Все эти с надеждой глядящие вверх испанцы выглядели истощенными, а их темнокожие руки и ноги просто напоминали высохшие ветви деревьев. Они вращали глазами и щебетали, как обезьяны, но столпившиеся у борта бородатые краснолицые англичане только поплевывали на воду. Им, выросшим среди голода и неопределенности существования в силу избранной профессии, — сегодня ты жив, а завтра утонул, — подобная нищета была не в диковинку и не задевала сердца. А лодчонки с причалов гавани все подходили и подходили.
— Стойте, мерзавцы! Прочь от судна! — взревел Фостер. — Боцман! Взгрей канатом любого негодяя, кто попытается залезть на борт! — Но он запоздал со своим приказом. С полдюжины невероятно оборванных людей уже ухватились за носовые цепи и начали взбираться на рею блинда.
Капитан повернулся. Единственный глаз его горел огнем.
— Гарри, живо освободи мое судно от этого галдящего сброда. Кажется; я вижу там шлюпку коменданта порта, и будь я проклят, если он увидит «Первоцвет» воняющим этими висельниками.
Боцман и его подручные, обыкновенные матросы, стали со всем усердием сбивать кофель-нагелями[15] вцепившиеся в фальшборт костлявые руки. Оборванцы, изрыгая проклятия, вынуждены были снова попрыгать в свои обшарпанные дырявые лодки.

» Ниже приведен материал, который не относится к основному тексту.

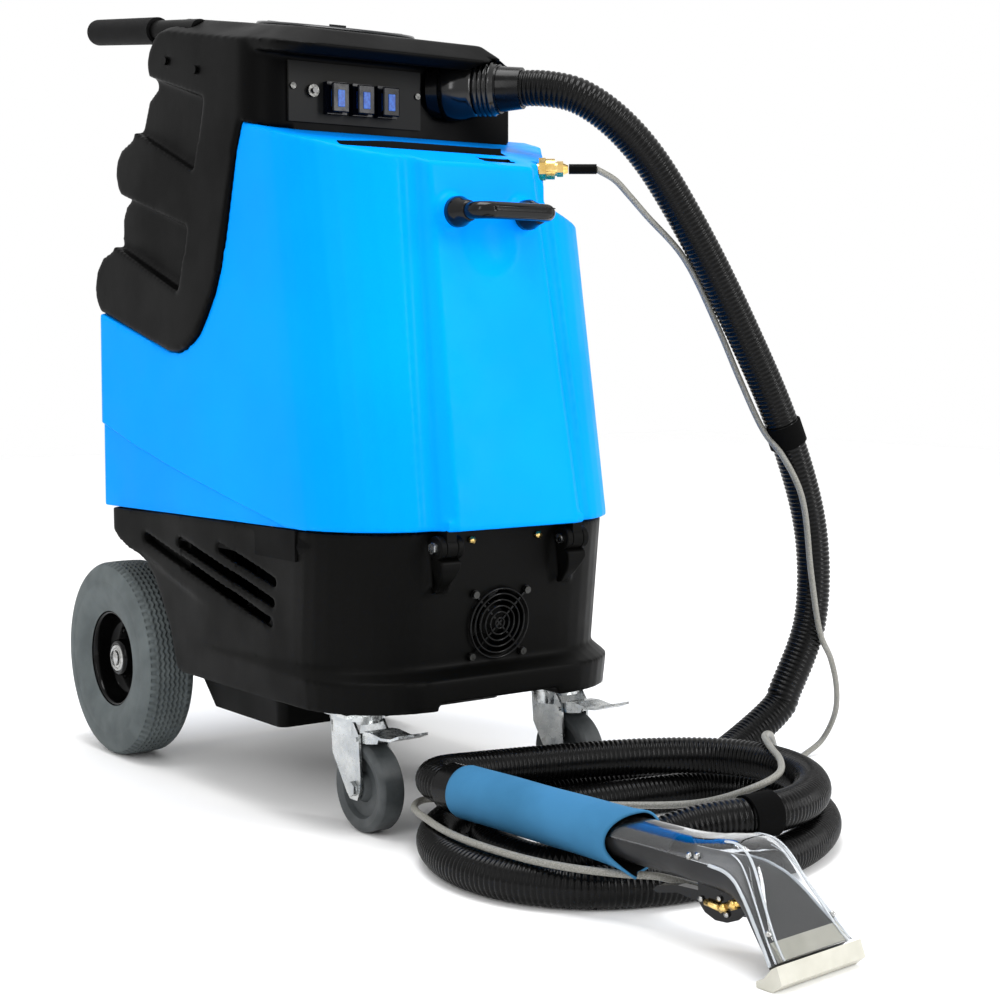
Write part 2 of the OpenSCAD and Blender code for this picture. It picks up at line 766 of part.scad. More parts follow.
module breaker_button() color("#151515") translate([-136, panel_y, 824]) rotate([90, 0, 0]) {
    translate([0, 0, -2.8]) cylinder(h = 10.8, d = 6);
}

// ---------------------------------------------------------------- handles

module lift_bend(side) {
    translate([side * (lift_half - 14), lift_y - 40, lift_z]) rotate([0, 0, side > 0 ? -90 : 180])
        rotate_extrude(angle = 90) translate([14, 0]) circle(d = lift_bar_d, $fn = 32);
}

module front_handle() color("#0c0c0c") {
    for (side = [-1, 1]) {
        translate([side * lift_half, lift_y + 22, lift_z]) rotate([90, 0, 0])
            cylinder(h = 62 + eps, d = lift_bar_d);
        lift_bend(side);
    }
    bar_x(-lift_half + 14 - eps, lift_half - 14 + eps, lift_bar_d, lift_y - 54, lift_z);
}

cross_at = 71;

module push_handle() color("#2a2a2a") {
    for (side = [-1, 1]) on_rail(side) translate([0, 0, -28]) cylinder(h = rail_len + 26, d = push_tube_d);
    bar_x(-rail_x, rail_x, 20, rail_y + cross_at * cos(rail_angle), rail_z + cross_at * sin(rail_angle));
}

module foam_grips() color("#161616") {
    for (side = [-1, 1]) on_rail(side) difference() {
        union() {
            translate([0, 0, 84]) cylinder(h = rail_len - 92, d = foam_d);
            translate([0, 0, rail_len - 8]) rotate_extrude()
                polygon(concat([[0, 0]], arc(foam_d / 2 - 9, 0, 9, 0, 90, 5), [[0, 9]]));
        }
        translate([0, 0, 60]) cylinder(h = rail_len - 62, d = push_tube_d);
    }
}

// ---------------------------------------------------------------- vacuum port and hoses

module hose_port() color("#101010") at_port() difference() {
    union() {
        rotate_extrude($fn = 64)
            polygon([[17, -14], [34, -14], [34, 4], [30, 22], [26, 40], [17, 40]]);
        translate([0, 0, -60]) cylinder(h = 48, d = 38);
    }
    translate([0, 0, -70]) cylinder(h = 140, d = 32);
}

module hose_cuff() color("#0d0d0d") at_port() difference() {
    union() {
        translate([0, 0, 40.6]) cylinder(h = 10, d = 58);
        translate([0, 0, 50.6]) cylinder(h = 12, d = 53);
        translate([0, 0, 62.6]) cylinder(h = 6, d = 57);
        translate([0, 0, 68.6]) cylinder(h = 27, d1 = 53, d2 = 48);
    }
    translate([0, 0, 40]) cylinder(h = 60, d = vac_d + 0.5);
}

// Route of the vacuum hose from the port's cuff, by hand, down to the floor
vac_drop = [[99, -215, 838], [110, -230, 838], [126, -252, 836], [150, -275, 828], [184, -295, 804],
            [226, -312, 760], [286, -326, 675], [360, -336, 556], [432, -341, 427], [476, -345, 300],
            [476, -345, 185], [438, -339, 98]];
vac_floor = [[437.8, -338.9, 97.5], [432.2, -338.1, 84.7], [372, -332, 44], [298, -345, 23],
             [222, -366, 21], [150, -360, 21],
             [80, -341, 21], [0, -331, 21], [-70, -346, 21], [-130, -390, 21], [-168, -450, 21],
             [-182, -515, 21], [-170, -580, 21], [-130, -636, 21], [-65, -670, 21], [10, -682, 21],
             [95, -675, 21], [175, -645, 21], [240, -595, 21], [278, -530, 21], [275, -465, 21],
             [240, -424, 22], [175, -408, 22], [95, -390, 21], [15, -380, 21], [-50, -397, 21],
             [-100, -440, 21], [-122, -500, 21], [-108, -565, 22], [-55, -614, 40], [10, -642, 60],
             [75, -664, 65], [140, -655, 65], [200, -618, 65], [240, -560, 65], [250, -495, 65],
             [225, -440, 65], [165, -396, 65], [95, -364, 64], [30, -345, 64], [-35, -338, 66],
             [-92, -348, 71], [-124, -376, 75], [-132, -405, 76], [-131, -432, 76]];

module vacuum_hose_drop() color("#151515") swept_tube(vac_drop, vac_d);
module vacuum_hose_coil() color("#151515") swept_tube(vac_floor, vac_d);

// Route of the solution hose, by hand
sol_drop = [[154, -306, 741], [182, -306, 730], [204, -305, 714], [234, -304, 690], [285, -312, 643],
            [338, -319, 556], [372, -321, 495], [404, -332, 430], [416, -353, 400], [440, -363, 350],
            [456, -366, 250], [468, -371, 176], [500, -360, 138], [524, -348, 96]];
sol_floor = [[524.8, -347.3, 94.6], [548, -322, 52], [544, -305, 18], [508, -310, 5], [455, -335, 4],
             [400, -375, 12], [345, -420, 44], [300, -455, 82], [255, -490, 93], [220, -535, 93],
             [185, -585, 92], [148, -620, 90], [112, -632, 86], [86, -604, 70], [72, -560, 56],
             [0, -470, 48], [-45, -430, 48], [-80, -385, 47], [-96, -358, 46.5],
             [-122, -350, 47], [-148, -372, 47], [-164, -420, 47], [-176, -475, 47],
             [-178, -535, 47], [-168, -598, 46], [-154.8, -639.5, 46], [-138.2, -671.3, 46],
             [-118.6, -691.8, 44.6], [-101.3, -706.5, 43.8], [-94.4, -725, 43.2], [-88.6, -754.7, 42.5],
             [-84.6, -779.4, 42], [-83.2, -797.4, 42]];

module solution_hose_drop() color("#8b8d86") swept_tube(sol_drop, sol_d, 8);
module solution_hose_floor() color("#8b8d86") swept_tube(sol_floor, sol_d, 8);

// Fabric strap round a hose at one point of its route
module strap(route, i, length, hole) {
    t = tangent(route, i);
    yaw = atan2(t[1], t[0]);
    tilt = acos(t[2]);
    translate(route[i]) rotate([0, tilt, yaw]) difference() {
        translate([0, 0, -length / 2]) cylinder(h = length, d = vac_d + 5);
        translate([0, 0, -length]) cylinder(h = 2 * length, d = vac_d + hole);
    }
}

module drop_strap() color("#101010") strap(vac_drop, 8, 28, 0.3);
module coil_strap() color("#101010") strap(vac_floor, 31, 34, 0.3);

// Hose connection at the front right: hex body, sliding collar and barb along one axis
connect_at = [97, -264, 741];

module at_connect() {
    translate(connect_at) rotate([0, 0, corner_angle]) rotate([0, 90, 0]) children();
}

module quick_connect() color("#c9a24a") at_connect() {
    translate([0, 0, -12]) cylinder(h = 17, d = 13);
    translate([0, 0, 4]) cylinder(h = 8, d = 26, $fn = 6);
    translate([0, 0, 11]) cylinder(h = 15, d = 16);
    translate([0, 0, 25.2]) cylinder(h = 7, d = 18, $fn = 6);
    translate([0, 0, 32]) cylinder(h = 6, d1 = 14, d2 = 9);
}

module connect_collar() color("#c9a24a") at_connect() translate([0, 0, 12.2]) difference() {
    cylinder(h = 10.4, d = 24);
    translate([0, 0, -1]) cylinder(h = 13, d = 16 + 2 * run_gap);
}

module hose_sleeve() color("#161616") at_connect() difference() {
    translate([0, 0, 34]) cylinder(h = 37, d = 11.5);
    translate([0, 0, 33]) cylinder(h = 6, d = 15);
}

// ---------------------------------------------------------------- wand

wand_at = [-131, -432, 76];
wand_yaw = 4.5;
grip_len = 262;
body_half = 22;
trigger_y = 356;
trigger_z = 45;

// The wand's own frame: y runs from the hose end to the mouth, z is up, the tube's axis is z = 76
module at_wand() {
    translate([wand_at[0], wand_at[1], 0]) rotate([0, 0, 180 + wand_yaw]) children();
}

module wand_hose_cuff() color("#111111") at_wand() translate([0, 0, wand_at[2]]) rotate([-90, 0, 0])
    difference() {
        translate([0, 0, -14]) cylinder(h = 22, d = 52);
        translate([0, 0, -15]) cylinder(h = 15, d = vac_d + 0.4);
        translate([0, 0, -15]) cylinder(h = 30, d = 34);
    }

module wand_tube() color("#26282b") at_wand() translate([0, 8.2, wand_at[2]]) rotate([-90, 0, 0])
    difference() {
        cylinder(h = 312, d = wand_d);
        translate([0, 0, -1]) cylinder(h = 314, d = wand_d - 6);
    }

module wand_grip() color("#4692cd") at_wand() translate([0, 9, wand_at[2]]) rotate([-90, 0, 0])
    difference() {
        cylinder(h = grip_len, d = grip_d);
        translate([0, 0, -1]) cylinder(h = grip_len + 2, d = wand_d + 0.2);
    }

// Side outline, given in the wand's own frame, widened toward the mouth
module flare(points, half_in, half_out, y0, y1) {
    intersection() {
        along_x(points, 80);
        linear_extrude(200) polygon([[-half_in, y0 - 60], [half_in, y0 - 60], [half_in, y0],
                                     [half_out, y1], [-half_out, y1], [-half_in, y0]]);
    }
}

module wand_body() color("#2d2d2d") at_wand() {
    flare([[321, 57], [380, 57], [398, 56], [425, 45], [456, 20], [463, 13.5], [469.5, 20], [456, 36],
           [424, 67], [404, 79], [388, 82], [321, 82]], body_half, lip_w / 2 - 8, 395, 466);
    // Bracket of the valve and the trigger
    difference() {
        for (side = [-1, 1])
            translate([side * 12, 0, 0])
                along_x([[348, 60], [402, 57], [410, 50], [407, 43], [386, 29], [370, 27], [356, 32], [348, 42]], 2);
        bar_x(-20, 20, 6 + 2 * run_gap, trigger_y, trigger_z);
        bar_x(-20, -5, 8, 381, 41);
    }
}

module wand_cover() color([0.75, 0.8, 0.85, 0.35]) at_wand() difference() {
    flare([[321, 82.3], [388, 82.3], [404, 79.3], [424, 67.4], [456, 36.4], [470, 20.4], [477.5, 25],
           [459, 46], [441, 72], [428, 94], [415, 107], [394, 109], [370, 103], [321, 98]],
          body_half + 3, lip_w / 2 - 4, 395, 466);
    flare([[300, 60], [388, 60], [424, 50], [482, 0], [484, 11], [456, 42.5], [437, 68.5], [425, 90],
           [412, 103], [394, 105], [370, 99.5], [300, 94]], body_half, lip_w / 2 - 8, 395, 466);
}

module wand_lip() color("#efeee6") at_wand() {
    difference() {
        along_x([[458, 0.4], [476, 0.4], [486, 9], [480, 24], [474.5, 20.5], [466, 10], [458, 6]],
                lip_w / 2);
        along_x([[462, -1], [471, -1], [478, 8], [474, 14]], lip_w / 2 - 6);
    }
}

module wand_valve() color("#c2a04a") at_wand() translate([0, 381, 41]) {
    rotate([0, 90, 0]) cylinder(h = 19, d = 15, center = true);
    translate([-20, 0, 0]) rotate([0, 90, 0]) cylinder(h = 14, d = 7);
    translate([-19, -10, 1]) rotate([-90, 0, 0]) cylinder(h = 14, d = 11, $fn = 6);
    rotate([-88, 0, 0]) cylinder(h = 17, d = 10, $fn = 6);
    rotate([-88, 0, 0]) cylinder(h = 27, d = 7);
}

// Lever under the tube; its pin turns in the bracket
module wand_trigger() color("#1a1a1a") at_wand() {
    along_x([[364, 40], [356, 49], [318, 47], [292, 41], [286, 36], [292, 34], [318, 40], [348, 37]], 5);
    bar_x(-14.5, 14.5, 6, trigger_y, trigger_z);
}

// ----------------------------------------------------------------

base_housing();
under_pan();
rear_axle();
axle_nuts();
fan_frame();
fan_rotor();
fan_guard();
fan_screws();
hinge_bolts();
caster_plates();
caster_fork_left();
caster_fork_right();
caster_wheel_left();
caster_wheel_right();
brake_pedal_left();
brake_pedal_right();
tyre_left();
tyre_right();
rim_left();
rim_right();
hub_bearings_left();
hub_bearings_right();
vacuum_motors();
pump();
heater();
solution_tank();
recovery_tank();
control_panel();
panel_screws();
switch_guards();
rocker_1();
rocker_2();
rocker_3();
breaker_collar();
breaker_button();
lid_gasket();
lid();
hose_port();
hose_cuff();
front_handle();
push_handle();
foam_grips();
handle_bolts();
quick_connect();
connect_collar();
hose_sleeve();
vacuum_hose_drop();
vacuum_hose_coil();
drop_strap();
coil_strap();
solution_hose_drop();
solution_hose_floor();
wand_hose_cuff();
wand_tube();
wand_grip();
wand_body();
wand_cover();
wand_lip();
wand_valve();
wand_trigger();
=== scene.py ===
"""Looks of the portable carpet extractor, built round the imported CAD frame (metres, +Z up, front toward -Y)."""
import math
from math import cos, pi, radians, sin

import bpy
import bmesh
import numpy as np
from mathutils import Matrix, Vector


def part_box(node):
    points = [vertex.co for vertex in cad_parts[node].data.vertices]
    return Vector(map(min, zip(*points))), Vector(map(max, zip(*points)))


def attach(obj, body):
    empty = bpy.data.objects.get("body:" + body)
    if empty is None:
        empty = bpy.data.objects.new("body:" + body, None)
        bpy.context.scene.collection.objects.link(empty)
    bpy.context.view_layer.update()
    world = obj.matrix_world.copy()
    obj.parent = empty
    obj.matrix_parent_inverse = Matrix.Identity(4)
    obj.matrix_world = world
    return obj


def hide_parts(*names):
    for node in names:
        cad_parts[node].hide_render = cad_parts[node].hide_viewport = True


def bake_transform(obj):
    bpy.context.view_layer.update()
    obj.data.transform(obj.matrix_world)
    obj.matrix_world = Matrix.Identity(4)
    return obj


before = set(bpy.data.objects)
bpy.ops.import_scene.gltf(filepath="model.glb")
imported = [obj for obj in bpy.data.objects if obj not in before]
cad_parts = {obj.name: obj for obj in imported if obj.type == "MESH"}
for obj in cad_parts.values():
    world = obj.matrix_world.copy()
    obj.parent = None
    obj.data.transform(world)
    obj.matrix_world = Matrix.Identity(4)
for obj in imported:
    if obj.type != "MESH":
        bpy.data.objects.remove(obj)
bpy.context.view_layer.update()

MM = 0.001

# Places that the looks share with the CAD (metres and degrees)
PIVOT = Vector((0.087, -0.346, 0.320))
PORT_BASE = Vector((0.050, -0.150, 0.838))
PORT_TURN = -53
LID_BASE = Vector((0, 0.016, 0.9214))
TOP_TILT = 9.2
WAND_ORIGIN = Vector((-0.131, -0.432, 0))
WAND_TURN = 184.5
WAND_AXIS_Z = 76
LIFT_PLACE = Vector((0.048, -0.3175, 0.684))
SLOT_LEFT, SLOT_RIGHT = -0.150, 0.072
SLOT_FRONT, SLOT_REAR = -0.243, -0.231


# ---------------------------------------------------------------- camera

def make_camera():
    data = bpy.data.cameras.new("camera")
    data.sensor_width = 36
    data.lens = 67.11
    data.clip_end = 50
    camera = bpy.data.objects.new("camera", data)
    bpy.context.scene.collection.objects.link(camera)
    azimuth, pitch = radians(36.57), radians(5.07)
    ahead = Vector((sin(azimuth) * cos(pitch), cos(azimuth) * cos(pitch), -sin(pitch)))
    camera.location = (-1.238, -1.995, 0.550)
    camera.rotation_euler = ahead.to_track_quat("-Z", "Y").to_euler()
    bpy.context.scene.camera = camera
    return camera


# ---------------------------------------------------------------- meshes

def new_object(name, verts, faces, smooth=True):
    mesh = bpy.data.meshes.new(name)
    mesh.from_pydata([tuple(map(float, v)) for v in verts], [], [tuple(int(i) for i in f) for f in faces])
    mesh.validate()
    mesh.update()
    obj = bpy.data.objects.new(name, mesh)
    bpy.context.scene.collection.objects.link(obj)
    if len(verts) < 100000:
        outward(obj)
    if smooth:
        mesh.polygons.foreach_set("use_smooth", [True] * len(mesh.polygons))
    return obj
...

Хоть и довольный тем, что «Первоцвет» так быстро очистили от непрошеных гостей, Уайэтт был поражен бесконечным отчаянием, написанным в глазах одного изможденного от голода человека — судя по его одежде, погонщика мулов. Он стоял на коленях в своем утлом челне и умоляюще сжимал руки.
— Благороднейший из благородных, — крикнул он, задрав вверх лицо, — молю Бога, чтобы вам никогда не оказаться в такой нужде. Только вчера от голода умерла моя нинья[16]. В доме у меня не осталось ни корки хлеба, ни капли оливкового масла. Если я не достану еды, пусть даже совсем немного, мой маленький сын не доживет до следующего рассвета.